What to produce
Present the data once more in exactly its original form.

Provided material
------------------------------------------------------------

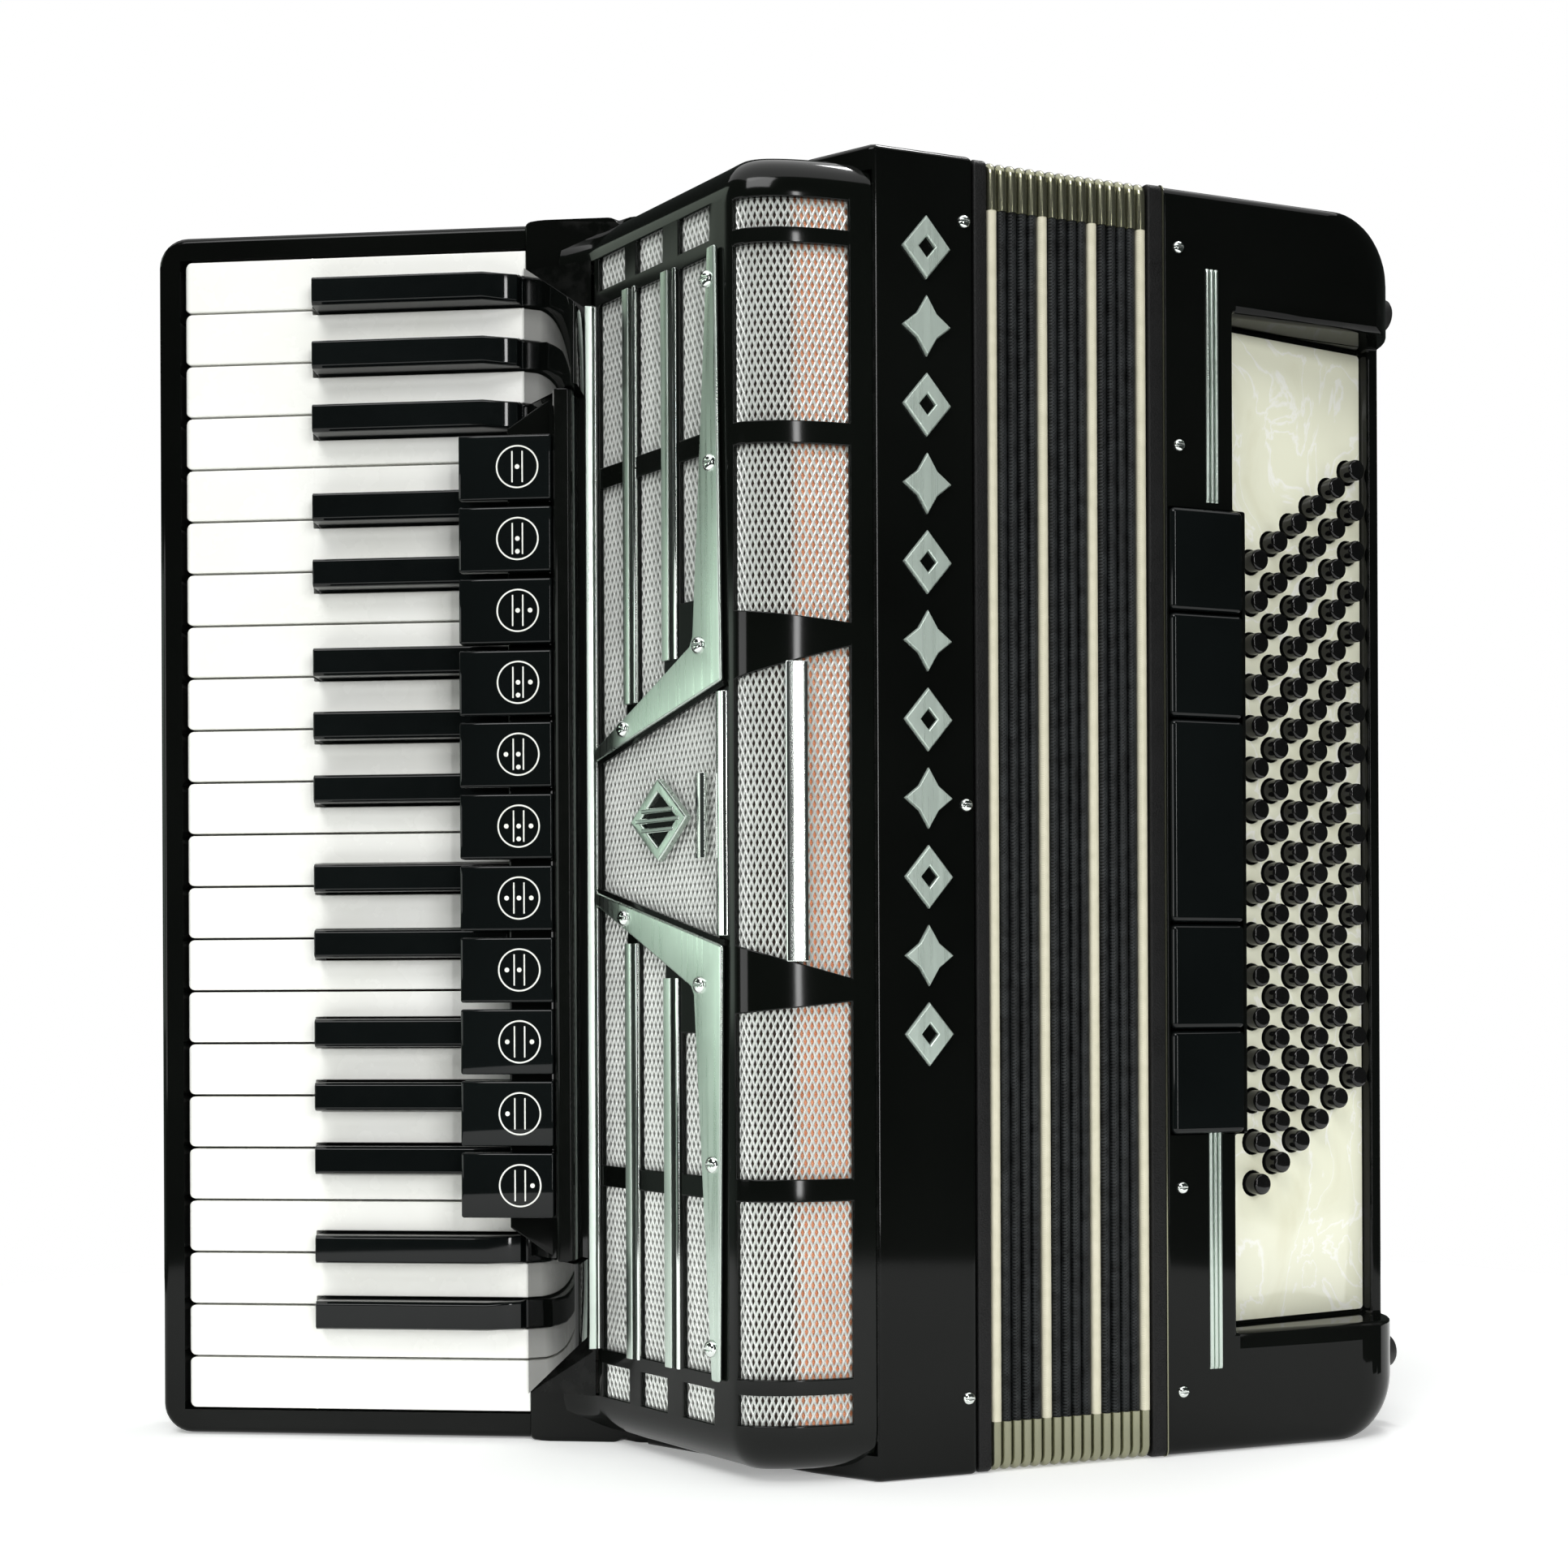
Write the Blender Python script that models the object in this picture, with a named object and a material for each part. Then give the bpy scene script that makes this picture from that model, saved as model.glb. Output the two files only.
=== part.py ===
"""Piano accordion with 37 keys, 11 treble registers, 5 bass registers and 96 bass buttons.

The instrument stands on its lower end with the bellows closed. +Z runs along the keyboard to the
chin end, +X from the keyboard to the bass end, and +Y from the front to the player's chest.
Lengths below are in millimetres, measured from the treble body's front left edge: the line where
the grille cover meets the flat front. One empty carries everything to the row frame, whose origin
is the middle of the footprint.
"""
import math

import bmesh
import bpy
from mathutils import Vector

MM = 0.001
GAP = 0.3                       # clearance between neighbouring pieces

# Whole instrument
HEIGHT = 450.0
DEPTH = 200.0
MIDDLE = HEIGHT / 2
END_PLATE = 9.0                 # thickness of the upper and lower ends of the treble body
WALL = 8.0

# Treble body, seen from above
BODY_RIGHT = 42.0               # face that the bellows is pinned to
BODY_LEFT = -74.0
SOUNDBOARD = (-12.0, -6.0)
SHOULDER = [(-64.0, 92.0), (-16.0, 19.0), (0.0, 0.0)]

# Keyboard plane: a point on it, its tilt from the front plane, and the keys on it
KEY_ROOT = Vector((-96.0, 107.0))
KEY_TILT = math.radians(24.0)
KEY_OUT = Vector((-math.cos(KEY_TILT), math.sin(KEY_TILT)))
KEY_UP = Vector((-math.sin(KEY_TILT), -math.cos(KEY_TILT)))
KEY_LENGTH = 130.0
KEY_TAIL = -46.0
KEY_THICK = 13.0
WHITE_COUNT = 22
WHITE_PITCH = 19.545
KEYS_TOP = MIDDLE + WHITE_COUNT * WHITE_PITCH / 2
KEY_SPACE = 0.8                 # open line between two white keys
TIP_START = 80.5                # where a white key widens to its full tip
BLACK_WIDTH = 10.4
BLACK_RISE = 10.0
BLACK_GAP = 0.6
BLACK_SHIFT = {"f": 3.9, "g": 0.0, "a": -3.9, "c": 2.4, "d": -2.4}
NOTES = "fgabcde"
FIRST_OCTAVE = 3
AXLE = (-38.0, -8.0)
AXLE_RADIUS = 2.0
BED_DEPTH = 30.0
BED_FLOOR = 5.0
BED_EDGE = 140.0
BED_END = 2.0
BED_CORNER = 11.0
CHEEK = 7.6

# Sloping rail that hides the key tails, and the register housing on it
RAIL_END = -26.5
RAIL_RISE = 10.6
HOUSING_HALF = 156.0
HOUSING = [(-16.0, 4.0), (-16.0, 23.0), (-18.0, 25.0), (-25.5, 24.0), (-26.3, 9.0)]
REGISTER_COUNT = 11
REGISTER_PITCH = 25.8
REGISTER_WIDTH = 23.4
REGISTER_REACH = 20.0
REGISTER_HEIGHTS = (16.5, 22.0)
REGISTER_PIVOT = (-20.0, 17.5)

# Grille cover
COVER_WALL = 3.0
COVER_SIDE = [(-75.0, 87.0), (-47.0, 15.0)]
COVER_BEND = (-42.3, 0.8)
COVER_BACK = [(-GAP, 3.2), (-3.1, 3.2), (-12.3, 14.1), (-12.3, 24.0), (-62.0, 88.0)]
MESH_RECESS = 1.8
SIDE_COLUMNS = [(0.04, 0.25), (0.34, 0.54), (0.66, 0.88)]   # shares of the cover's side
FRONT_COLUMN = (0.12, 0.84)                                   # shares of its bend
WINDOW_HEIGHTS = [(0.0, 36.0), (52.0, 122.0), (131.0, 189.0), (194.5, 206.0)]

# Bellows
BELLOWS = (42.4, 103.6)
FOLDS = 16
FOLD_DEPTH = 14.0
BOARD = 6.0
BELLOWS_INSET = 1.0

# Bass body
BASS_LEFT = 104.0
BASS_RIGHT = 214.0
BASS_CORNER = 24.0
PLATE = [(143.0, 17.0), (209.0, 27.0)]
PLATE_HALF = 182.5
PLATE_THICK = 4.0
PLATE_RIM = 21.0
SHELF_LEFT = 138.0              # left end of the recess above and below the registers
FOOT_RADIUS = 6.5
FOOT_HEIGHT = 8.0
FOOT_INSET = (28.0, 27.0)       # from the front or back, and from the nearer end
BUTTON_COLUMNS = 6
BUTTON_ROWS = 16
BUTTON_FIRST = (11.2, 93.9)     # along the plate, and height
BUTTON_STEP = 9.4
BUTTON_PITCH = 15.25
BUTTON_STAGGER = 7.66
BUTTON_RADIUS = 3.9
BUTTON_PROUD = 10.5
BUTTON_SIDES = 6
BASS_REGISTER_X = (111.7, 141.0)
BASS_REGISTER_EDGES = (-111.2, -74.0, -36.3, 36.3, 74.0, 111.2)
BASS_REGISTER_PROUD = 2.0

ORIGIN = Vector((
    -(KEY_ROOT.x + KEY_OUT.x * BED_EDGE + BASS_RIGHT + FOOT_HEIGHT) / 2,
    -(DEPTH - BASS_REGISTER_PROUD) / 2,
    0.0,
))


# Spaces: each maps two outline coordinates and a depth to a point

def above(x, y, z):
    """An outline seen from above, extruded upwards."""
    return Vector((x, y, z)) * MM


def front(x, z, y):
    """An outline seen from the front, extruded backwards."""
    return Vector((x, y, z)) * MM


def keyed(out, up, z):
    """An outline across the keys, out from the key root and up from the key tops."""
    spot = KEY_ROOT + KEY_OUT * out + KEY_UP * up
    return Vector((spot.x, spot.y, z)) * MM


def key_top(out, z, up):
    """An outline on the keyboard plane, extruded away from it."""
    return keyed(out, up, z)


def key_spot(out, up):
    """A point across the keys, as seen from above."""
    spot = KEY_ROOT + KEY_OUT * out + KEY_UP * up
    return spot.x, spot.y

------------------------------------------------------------

Task response
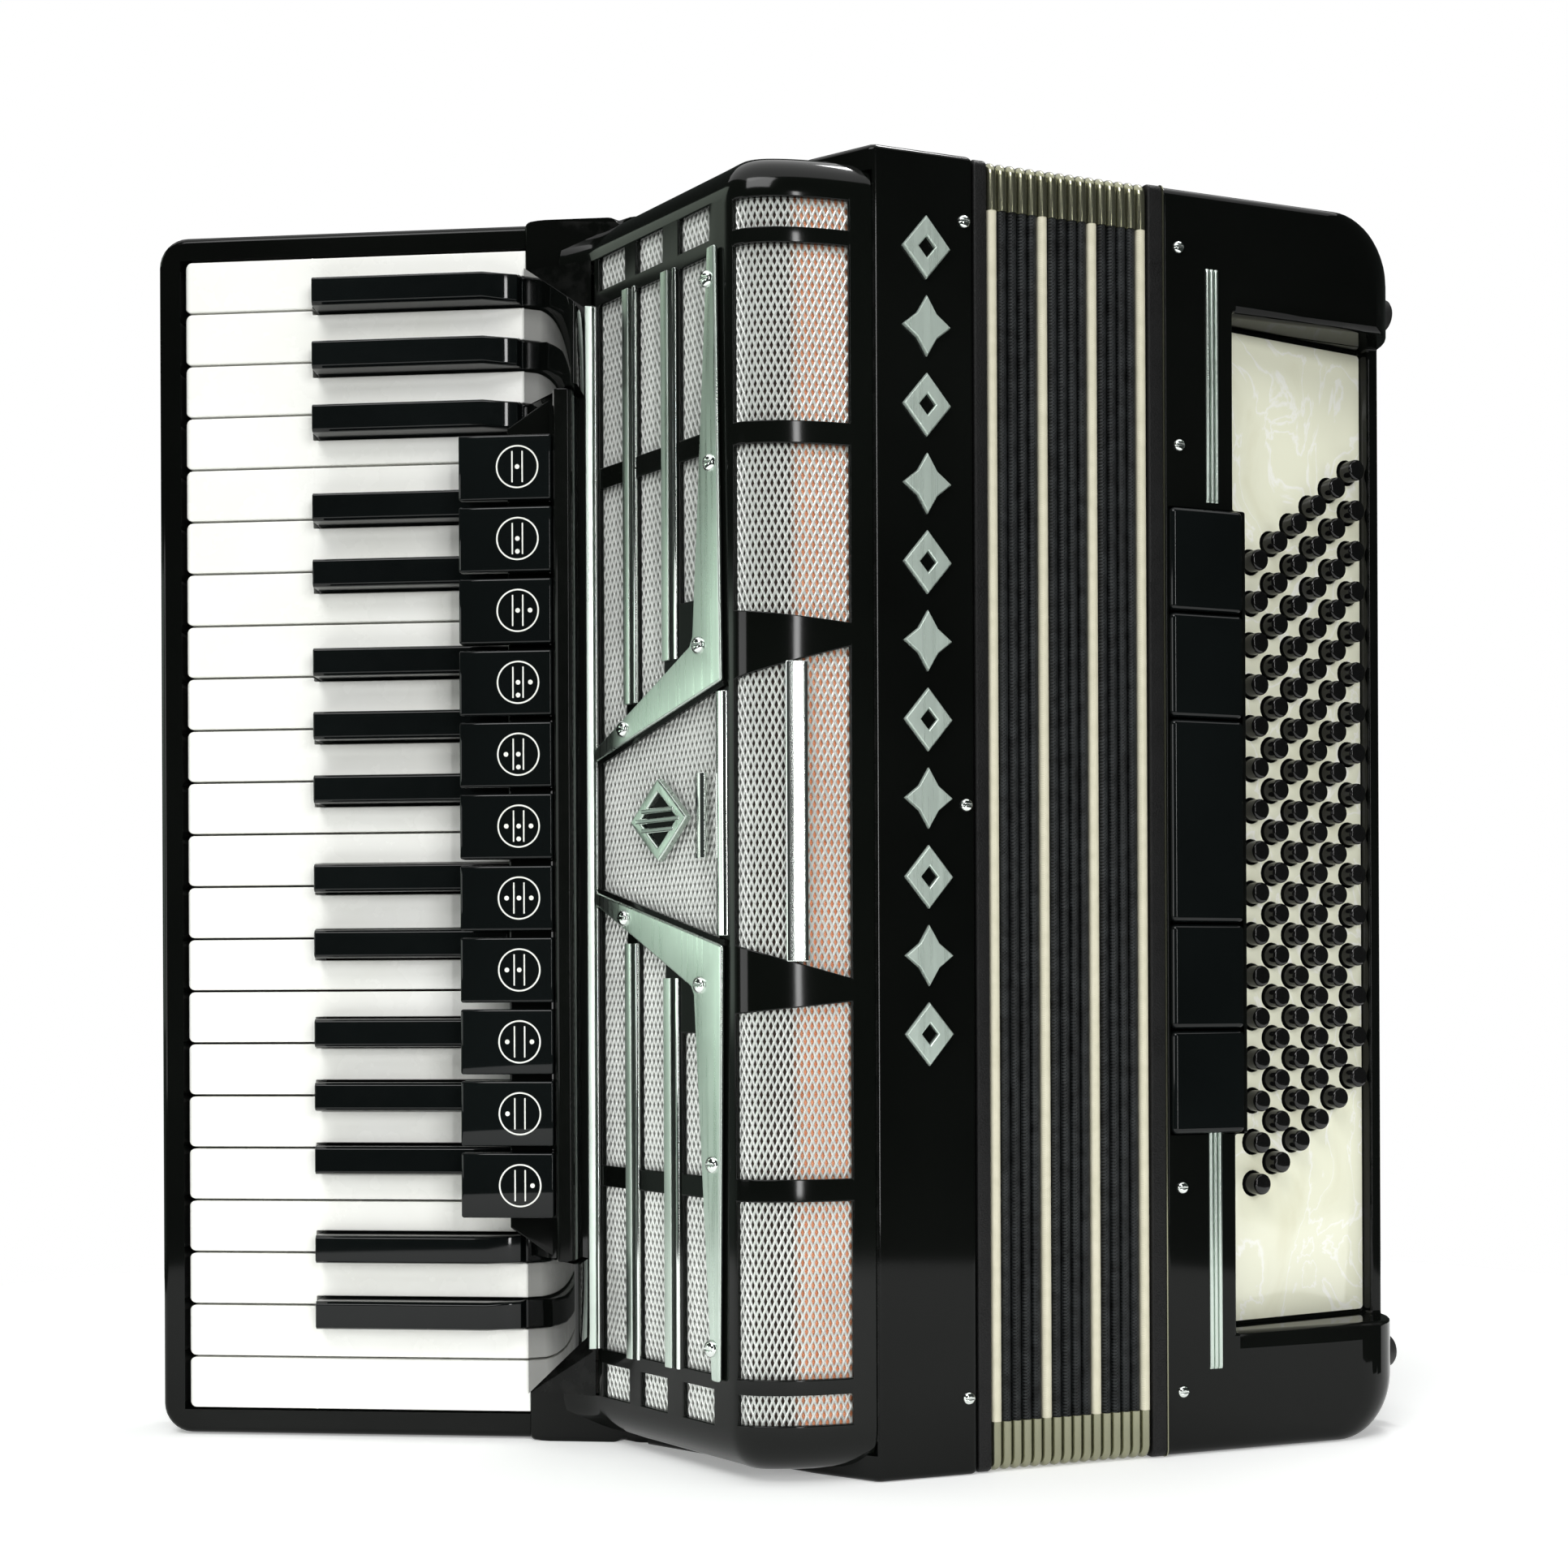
Write the Blender Python script that models the object in this picture, with a named object and a material for each part. Then give the bpy scene script that makes this picture from that model, saved as model.glb. Output the two files only.
=== part.py ===
"""Piano accordion with 37 keys, 11 treble registers, 5 bass registers and 96 bass buttons.

The instrument stands on its lower end with the bellows closed. +Z runs along the keyboard to the
chin end, +X from the keyboard to the bass end, and +Y from the front to the player's chest.
Lengths below are in millimetres, measured from the treble body's front left edge: the line where
the grille cover meets the flat front. One empty carries everything to the row frame, whose origin
is the middle of the footprint.
"""
import math

import bmesh
import bpy
from mathutils import Vector

MM = 0.001
GAP = 0.3                       # clearance between neighbouring pieces

# Whole instrument
HEIGHT = 450.0
DEPTH = 200.0
MIDDLE = HEIGHT / 2
END_PLATE = 9.0                 # thickness of the upper and lower ends of the treble body
WALL = 8.0

# Treble body, seen from above
BODY_RIGHT = 42.0               # face that the bellows is pinned to
BODY_LEFT = -74.0
SOUNDBOARD = (-12.0, -6.0)
SHOULDER = [(-64.0, 92.0), (-16.0, 19.0), (0.0, 0.0)]

# Keyboard plane: a point on it, its tilt from the front plane, and the keys on it
KEY_ROOT = Vector((-96.0, 107.0))
KEY_TILT = math.radians(24.0)
KEY_OUT = Vector((-math.cos(KEY_TILT), math.sin(KEY_TILT)))
KEY_UP = Vector((-math.sin(KEY_TILT), -math.cos(KEY_TILT)))
KEY_LENGTH = 130.0
KEY_TAIL = -46.0
KEY_THICK = 13.0
WHITE_COUNT = 22
WHITE_PITCH = 19.545
KEYS_TOP = MIDDLE + WHITE_COUNT * WHITE_PITCH / 2
KEY_SPACE = 0.8                 # open line between two white keys
TIP_START = 80.5                # where a white key widens to its full tip
BLACK_WIDTH = 10.4
BLACK_RISE = 10.0
BLACK_GAP = 0.6
BLACK_SHIFT = {"f": 3.9, "g": 0.0, "a": -3.9, "c": 2.4, "d": -2.4}
NOTES = "fgabcde"
FIRST_OCTAVE = 3
AXLE = (-38.0, -8.0)
AXLE_RADIUS = 2.0
BED_DEPTH = 30.0
BED_FLOOR = 5.0
BED_EDGE = 140.0
BED_END = 2.0
BED_CORNER = 11.0
CHEEK = 7.6

# Sloping rail that hides the key tails, and the register housing on it
RAIL_END = -26.5
RAIL_RISE = 10.6
HOUSING_HALF = 156.0
HOUSING = [(-16.0, 4.0), (-16.0, 23.0), (-18.0, 25.0), (-25.5, 24.0), (-26.3, 9.0)]
REGISTER_COUNT = 11
REGISTER_PITCH = 25.8
REGISTER_WIDTH = 23.4
REGISTER_REACH = 20.0
REGISTER_HEIGHTS = (16.5, 22.0)
REGISTER_PIVOT = (-20.0, 17.5)

# Grille cover
COVER_WALL = 3.0
COVER_SIDE = [(-75.0, 87.0), (-47.0, 15.0)]
COVER_BEND = (-42.3, 0.8)
COVER_BACK = [(-GAP, 3.2), (-3.1, 3.2), (-12.3, 14.1), (-12.3, 24.0), (-62.0, 88.0)]
MESH_RECESS = 1.8
SIDE_COLUMNS = [(0.04, 0.25), (0.34, 0.54), (0.66, 0.88)]   # shares of the cover's side
FRONT_COLUMN = (0.12, 0.84)                                   # shares of its bend
WINDOW_HEIGHTS = [(0.0, 36.0), (52.0, 122.0), (131.0, 189.0), (194.5, 206.0)]

# Bellows
BELLOWS = (42.4, 103.6)
FOLDS = 16
FOLD_DEPTH = 14.0
BOARD = 6.0
BELLOWS_INSET = 1.0

# Bass body
BASS_LEFT = 104.0
BASS_RIGHT = 214.0
BASS_CORNER = 24.0
PLATE = [(143.0, 17.0), (209.0, 27.0)]
PLATE_HALF = 182.5
PLATE_THICK = 4.0
PLATE_RIM = 21.0
SHELF_LEFT = 138.0              # left end of the recess above and below the registers
FOOT_RADIUS = 6.5
FOOT_HEIGHT = 8.0
FOOT_INSET = (28.0, 27.0)       # from the front or back, and from the nearer end
BUTTON_COLUMNS = 6
BUTTON_ROWS = 16
BUTTON_FIRST = (11.2, 93.9)     # along the plate, and height
BUTTON_STEP = 9.4
BUTTON_PITCH = 15.25
BUTTON_STAGGER = 7.66
BUTTON_RADIUS = 3.9
BUTTON_PROUD = 10.5
BUTTON_SIDES = 6
BASS_REGISTER_X = (111.7, 141.0)
BASS_REGISTER_EDGES = (-111.2, -74.0, -36.3, 36.3, 74.0, 111.2)
BASS_REGISTER_PROUD = 2.0

ORIGIN = Vector((
    -(KEY_ROOT.x + KEY_OUT.x * BED_EDGE + BASS_RIGHT + FOOT_HEIGHT) / 2,
    -(DEPTH - BASS_REGISTER_PROUD) / 2,
    0.0,
))


# Spaces: each maps two outline coordinates and a depth to a point

def above(x, y, z):
    """An outline seen from above, extruded upwards."""
    return Vector((x, y, z)) * MM


def front(x, z, y):
    """An outline seen from the front, extruded backwards."""
    return Vector((x, y, z)) * MM


def keyed(out, up, z):
    """An outline across the keys, out from the key root and up from the key tops."""
    spot = KEY_ROOT + KEY_OUT * out + KEY_UP * up
    return Vector((spot.x, spot.y, z)) * MM


def key_top(out, z, up):
    """An outline on the keyboard plane, extruded away from it."""
    return keyed(out, up, z)


def key_spot(out, up):
    """A point across the keys, as seen from above."""
    spot = KEY_ROOT + KEY_OUT * out + KEY_UP * up
    return spot.x, spot.y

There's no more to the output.